→ **DATA LINES**:
%%
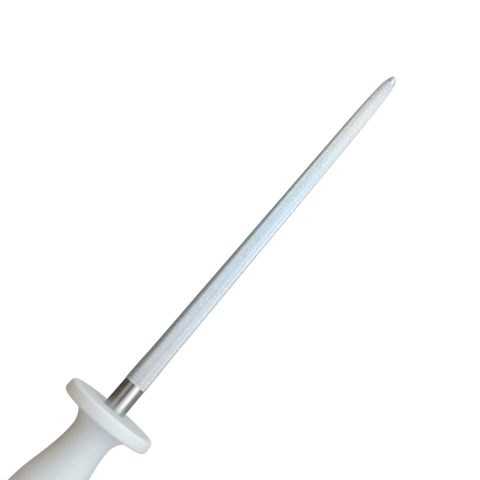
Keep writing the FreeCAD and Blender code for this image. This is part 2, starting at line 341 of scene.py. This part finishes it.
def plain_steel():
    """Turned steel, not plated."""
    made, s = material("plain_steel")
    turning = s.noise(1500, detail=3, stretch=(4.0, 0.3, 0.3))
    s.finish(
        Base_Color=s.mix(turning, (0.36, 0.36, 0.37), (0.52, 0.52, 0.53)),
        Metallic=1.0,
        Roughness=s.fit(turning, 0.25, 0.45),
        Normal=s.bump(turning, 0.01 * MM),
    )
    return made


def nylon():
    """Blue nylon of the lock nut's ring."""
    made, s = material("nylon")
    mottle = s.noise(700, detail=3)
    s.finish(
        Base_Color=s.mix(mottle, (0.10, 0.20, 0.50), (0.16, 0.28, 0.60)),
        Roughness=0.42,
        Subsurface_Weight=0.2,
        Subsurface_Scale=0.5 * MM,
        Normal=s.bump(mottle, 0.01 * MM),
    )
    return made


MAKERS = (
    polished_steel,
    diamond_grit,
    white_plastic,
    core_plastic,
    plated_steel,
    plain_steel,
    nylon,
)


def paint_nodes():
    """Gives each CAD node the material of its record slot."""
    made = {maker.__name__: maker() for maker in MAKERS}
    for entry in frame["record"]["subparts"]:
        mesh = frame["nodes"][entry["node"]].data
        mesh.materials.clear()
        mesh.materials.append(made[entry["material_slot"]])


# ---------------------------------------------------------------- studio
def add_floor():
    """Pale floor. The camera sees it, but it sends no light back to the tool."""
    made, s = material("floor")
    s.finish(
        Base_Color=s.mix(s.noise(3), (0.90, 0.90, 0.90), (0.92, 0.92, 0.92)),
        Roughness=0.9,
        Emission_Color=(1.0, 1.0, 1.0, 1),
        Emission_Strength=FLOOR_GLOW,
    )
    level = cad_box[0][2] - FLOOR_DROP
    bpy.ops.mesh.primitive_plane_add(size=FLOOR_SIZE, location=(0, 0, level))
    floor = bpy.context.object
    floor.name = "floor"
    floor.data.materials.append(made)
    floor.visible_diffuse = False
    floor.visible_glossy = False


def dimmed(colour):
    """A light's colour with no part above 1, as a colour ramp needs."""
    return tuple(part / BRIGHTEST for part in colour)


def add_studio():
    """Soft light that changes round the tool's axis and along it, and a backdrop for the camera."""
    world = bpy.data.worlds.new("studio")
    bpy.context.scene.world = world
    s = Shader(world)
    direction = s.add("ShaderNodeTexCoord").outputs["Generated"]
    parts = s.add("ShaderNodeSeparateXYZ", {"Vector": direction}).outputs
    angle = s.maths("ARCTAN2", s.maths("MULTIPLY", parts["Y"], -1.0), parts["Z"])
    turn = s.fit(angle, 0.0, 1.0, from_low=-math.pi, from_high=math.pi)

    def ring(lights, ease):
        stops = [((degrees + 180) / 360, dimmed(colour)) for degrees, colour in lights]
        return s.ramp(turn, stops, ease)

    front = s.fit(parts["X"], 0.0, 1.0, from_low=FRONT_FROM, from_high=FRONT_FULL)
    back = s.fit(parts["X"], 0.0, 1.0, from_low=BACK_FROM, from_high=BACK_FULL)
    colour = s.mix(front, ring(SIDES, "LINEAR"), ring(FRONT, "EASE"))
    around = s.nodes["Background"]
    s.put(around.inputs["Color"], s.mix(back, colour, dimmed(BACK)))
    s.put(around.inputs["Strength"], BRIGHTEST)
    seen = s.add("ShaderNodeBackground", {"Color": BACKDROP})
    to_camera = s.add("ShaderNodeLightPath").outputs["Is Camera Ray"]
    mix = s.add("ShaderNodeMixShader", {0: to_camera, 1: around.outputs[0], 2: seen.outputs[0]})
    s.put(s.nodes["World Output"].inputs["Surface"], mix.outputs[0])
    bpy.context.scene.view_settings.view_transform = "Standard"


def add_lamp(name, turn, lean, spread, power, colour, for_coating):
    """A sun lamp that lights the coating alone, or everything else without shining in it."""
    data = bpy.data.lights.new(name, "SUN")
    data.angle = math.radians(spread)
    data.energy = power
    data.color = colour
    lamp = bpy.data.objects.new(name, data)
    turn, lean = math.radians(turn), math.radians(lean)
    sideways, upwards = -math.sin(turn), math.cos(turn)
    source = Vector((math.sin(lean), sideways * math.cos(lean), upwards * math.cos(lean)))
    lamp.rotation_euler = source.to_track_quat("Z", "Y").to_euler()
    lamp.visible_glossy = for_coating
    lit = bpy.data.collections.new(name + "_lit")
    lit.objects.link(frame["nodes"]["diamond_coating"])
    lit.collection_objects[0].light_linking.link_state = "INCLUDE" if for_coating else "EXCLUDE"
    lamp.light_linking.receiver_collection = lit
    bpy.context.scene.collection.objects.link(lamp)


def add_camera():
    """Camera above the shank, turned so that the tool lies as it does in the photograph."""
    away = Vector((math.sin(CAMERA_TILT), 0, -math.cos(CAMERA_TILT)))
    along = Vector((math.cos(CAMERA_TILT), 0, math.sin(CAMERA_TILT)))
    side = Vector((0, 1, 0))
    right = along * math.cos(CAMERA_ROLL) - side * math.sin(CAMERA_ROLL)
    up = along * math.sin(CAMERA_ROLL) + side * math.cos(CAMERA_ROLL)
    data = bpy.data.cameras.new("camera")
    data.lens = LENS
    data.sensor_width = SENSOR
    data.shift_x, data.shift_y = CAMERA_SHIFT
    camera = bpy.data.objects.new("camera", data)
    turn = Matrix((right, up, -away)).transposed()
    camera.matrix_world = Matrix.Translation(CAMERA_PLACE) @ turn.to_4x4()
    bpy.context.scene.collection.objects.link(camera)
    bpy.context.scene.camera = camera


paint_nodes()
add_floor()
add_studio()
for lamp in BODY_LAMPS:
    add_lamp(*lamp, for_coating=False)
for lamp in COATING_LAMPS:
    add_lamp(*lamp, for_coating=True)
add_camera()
%%
→ **EXERCISE BRIEF**:
Write the data from above out again, exactly.

→ **FINAL RESULT**:
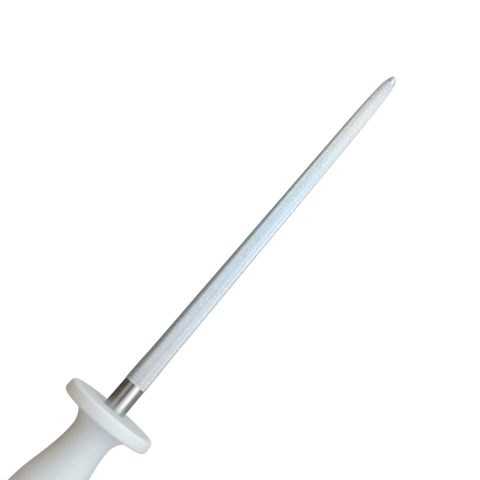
Keep writing the FreeCAD and Blender code for this image. This is part 2, starting at line 341 of scene.py. This part finishes it.
def plain_steel():
    """Turned steel, not plated."""
    made, s = material("plain_steel")
    turning = s.noise(1500, detail=3, stretch=(4.0, 0.3, 0.3))
    s.finish(
        Base_Color=s.mix(turning, (0.36, 0.36, 0.37), (0.52, 0.52, 0.53)),
        Metallic=1.0,
        Roughness=s.fit(turning, 0.25, 0.45),
        Normal=s.bump(turning, 0.01 * MM),
    )
    return made


def nylon():
    """Blue nylon of the lock nut's ring."""
    made, s = material("nylon")
    mottle = s.noise(700, detail=3)
    s.finish(
        Base_Color=s.mix(mottle, (0.10, 0.20, 0.50), (0.16, 0.28, 0.60)),
        Roughness=0.42,
        Subsurface_Weight=0.2,
        Subsurface_Scale=0.5 * MM,
        Normal=s.bump(mottle, 0.01 * MM),
    )
    return made


MAKERS = (
    polished_steel,
    diamond_grit,
    white_plastic,
    core_plastic,
    plated_steel,
    plain_steel,
    nylon,
)


def paint_nodes():
    """Gives each CAD node the material of its record slot."""
    made = {maker.__name__: maker() for maker in MAKERS}
    for entry in frame["record"]["subparts"]:
        mesh = frame["nodes"][entry["node"]].data
        mesh.materials.clear()
        mesh.materials.append(made[entry["material_slot"]])


# ---------------------------------------------------------------- studio
def add_floor():
    """Pale floor. The camera sees it, but it sends no light back to the tool."""
    made, s = material("floor")
    s.finish(
        Base_Color=s.mix(s.noise(3), (0.90, 0.90, 0.90), (0.92, 0.92, 0.92)),
        Roughness=0.9,
        Emission_Color=(1.0, 1.0, 1.0, 1),
        Emission_Strength=FLOOR_GLOW,
    )
    level = cad_box[0][2] - FLOOR_DROP
    bpy.ops.mesh.primitive_plane_add(size=FLOOR_SIZE, location=(0, 0, level))
    floor = bpy.context.object
    floor.name = "floor"
    floor.data.materials.append(made)
    floor.visible_diffuse = False
    floor.visible_glossy = False


def dimmed(colour):
    """A light's colour with no part above 1, as a colour ramp needs."""
    return tuple(part / BRIGHTEST for part in colour)


def add_studio():
    """Soft light that changes round the tool's axis and along it, and a backdrop for the camera."""
    world = bpy.data.worlds.new("studio")
    bpy.context.scene.world = world
    s = Shader(world)
    direction = s.add("ShaderNodeTexCoord").outputs["Generated"]
    parts = s.add("ShaderNodeSeparateXYZ", {"Vector": direction}).outputs
    angle = s.maths("ARCTAN2", s.maths("MULTIPLY", parts["Y"], -1.0), parts["Z"])
    turn = s.fit(angle, 0.0, 1.0, from_low=-math.pi, from_high=math.pi)

    def ring(lights, ease):
        stops = [((degrees + 180) / 360, dimmed(colour)) for degrees, colour in lights]
        return s.ramp(turn, stops, ease)

    front = s.fit(parts["X"], 0.0, 1.0, from_low=FRONT_FROM, from_high=FRONT_FULL)
    back = s.fit(parts["X"], 0.0, 1.0, from_low=BACK_FROM, from_high=BACK_FULL)
    colour = s.mix(front, ring(SIDES, "LINEAR"), ring(FRONT, "EASE"))
    around = s.nodes["Background"]
    s.put(around.inputs["Color"], s.mix(back, colour, dimmed(BACK)))
    s.put(around.inputs["Strength"], BRIGHTEST)
    seen = s.add("ShaderNodeBackground", {"Color": BACKDROP})
    to_camera = s.add("ShaderNodeLightPath").outputs["Is Camera Ray"]
    mix = s.add("ShaderNodeMixShader", {0: to_camera, 1: around.outputs[0], 2: seen.outputs[0]})
    s.put(s.nodes["World Output"].inputs["Surface"], mix.outputs[0])
    bpy.context.scene.view_settings.view_transform = "Standard"


def add_lamp(name, turn, lean, spread, power, colour, for_coating):
    """A sun lamp that lights the coating alone, or everything else without shining in it."""
    data = bpy.data.lights.new(name, "SUN")
    data.angle = math.radians(spread)
    data.energy = power
    data.color = colour
    lamp = bpy.data.objects.new(name, data)
    turn, lean = math.radians(turn), math.radians(lean)
    sideways, upwards = -math.sin(turn), math.cos(turn)
    source = Vector((math.sin(lean), sideways * math.cos(lean), upwards * math.cos(lean)))
    lamp.rotation_euler = source.to_track_quat("Z", "Y").to_euler()
    lamp.visible_glossy = for_coating
    lit = bpy.data.collections.new(name + "_lit")
    lit.objects.link(frame["nodes"]["diamond_coating"])
    lit.collection_objects[0].light_linking.link_state = "INCLUDE" if for_coating else "EXCLUDE"
    lamp.light_linking.receiver_collection = lit
    bpy.context.scene.collection.objects.link(lamp)


def add_camera():
    """Camera above the shank, turned so that the tool lies as it does in the photograph."""
    away = Vector((math.sin(CAMERA_TILT), 0, -math.cos(CAMERA_TILT)))
    along = Vector((math.cos(CAMERA_TILT), 0, math.sin(CAMERA_TILT)))
    side = Vector((0, 1, 0))
    right = along * math.cos(CAMERA_ROLL) - side * math.sin(CAMERA_ROLL)
    up = along * math.sin(CAMERA_ROLL) + side * math.cos(CAMERA_ROLL)
    data = bpy.data.cameras.new("camera")
    data.lens = LENS
    data.sensor_width = SENSOR
    data.shift_x, data.shift_y = CAMERA_SHIFT
    camera = bpy.data.objects.new("camera", data)
    turn = Matrix((right, up, -away)).transposed()
    camera.matrix_world = Matrix.Translation(CAMERA_PLACE) @ turn.to_4x4()
    bpy.context.scene.collection.objects.link(camera)
    bpy.context.scene.camera = camera


paint_nodes()
add_floor()
add_studio()
for lamp in BODY_LAMPS:
    add_lamp(*lamp, for_coating=False)
for lamp in COATING_LAMPS:
    add_lamp(*lamp, for_coating=True)
add_camera()